Brennan coached Mount Carmel High School of Chicago to three consecutive Catholic league championships while obtaining a law degree from DePaul University in Chicago, then became Leahy’s freshman coach in 1953. Leahy developed health problems that season, leading to his retirement.

Brennan had trouble getting into Notre Dame’s stadium for his first home game as head coach, against Texas, when he encountered roadblocks funneling traffic. “The police wouldn’t let me down Notre Dame Avenue, nor would they believe I was the head coach,” he once recalled. “I guess I looked too young.”

Notre Dame went 9-1 and 8-2 in Brennan’s first two seasons as coach with players recruited by Leahy. But with the talent drying up in the face of scholarship restrictions and enhanced admission requirements for athletes, the Irish could no longer dominate. Notre Dame plunged to 2-8 in 1956, though quarterback Paul Hornung won the Heisman Trophy.

On the eve of the 1956 season finale, at Southern California, Leahy said: “It’s not the losses that upset me. It’s the attitude. What has happened to the old Notre Dame spirit?”

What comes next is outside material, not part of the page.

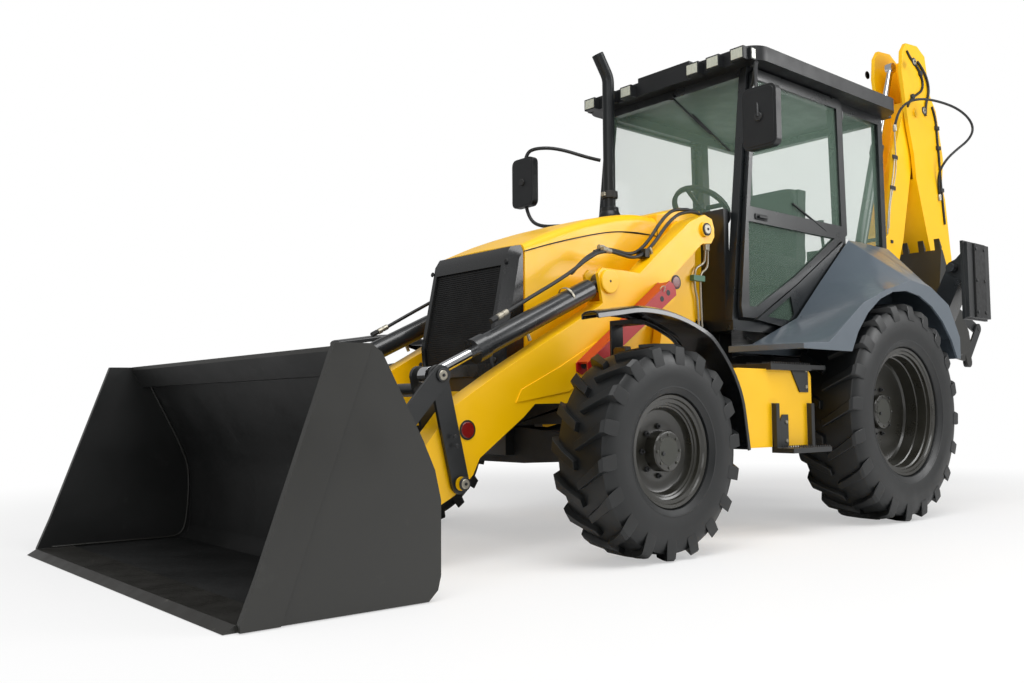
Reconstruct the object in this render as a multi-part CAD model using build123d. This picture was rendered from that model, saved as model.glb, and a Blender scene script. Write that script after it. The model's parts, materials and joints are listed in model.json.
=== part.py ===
from build123d import *
from math import cos, hypot, pi, radians, sin
import os

# Backhoe loader, millimetres. X points forward to the loader, Y to the machine's left, Z up.
# Side-view places (x, z) are measured from the rear axle's centre line on the ground,
# and save() moves every piece so that the middle of the machine's length is at x = 0.

# ---- Driving dimensions -------------------------------------------------------------------
wheelbase = 2175
bucketWidth = 2240
bucketLipX = 4269            # loader bucket's cutting edge
backhoeRearX = -3098         # rearmost point, the tipping lever's eye
midX = (bucketLipX + backhoeRearX) / 2

pinGap = 0.5                 # radial clearance of a pin in its bore
seatGap = 0.3                # clearance between pieces that seat on each other
sideGap = 6                  # running clearance between plates that move past each other

# Wheels: radius over the lugs, section width, wheel centre's distance from the middle plane
frontTyreRadius = 487
frontTyreWidth = 318
frontTyreY = 955
frontRimRadius = 229
frontAxleZ = 484
rearTyreRadius = 652
rearTyreWidth = 408
rearTyreY = 890
rearRimRadius = 356
rearAxleZ = 650
kingpinY = 810

# Chassis
railInnerY = 300
railOuterY = 345
towerInnerY = 370
towerOuterY = 430
rearPlateX = (-840, -1120)   # front and rear plates of the stabilizer frame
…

Brennan’s teams went 7-3 and 6-4 in the following two seasons, but with Notre Dame’s glory days clearly at an end, he was asked to resign. He was fired after refusing to do so, telling Sports Illustrated soon afterward that he didn’t want to be seen as “quitting and running out.”

He was replaced by Joe Kuharich, a Notre Dame guard of the 1930s who had been coaching the Washington Redskins. Kuharich never had a winning team in four seasons at Notre Dame.

Brennan became an investment banker in Chicago. He never coached football again.

Brennan in survived by four sons, Terry, Chris, Joe and Matt; two daughters, Denise Dwyer and Jane Lipton; 25 grandchildren and 32 great-grandchildren. His wife, Mary Louise, died in 2001.

Looking back at his firing, Brennan felt that criticism from Leahy had turned Notre Dame alumni against him. “Psychologically in his mind, if the person who followed him succeeded, somehow that took away from what he did,” Brennan told The South Bend Tribune in 1999. “I had absolutely no use for him.”

“It’s a real shame, kind of sad,” Hornung said of Brennan. “He could have been one of the great coaches in Notre Dame history.”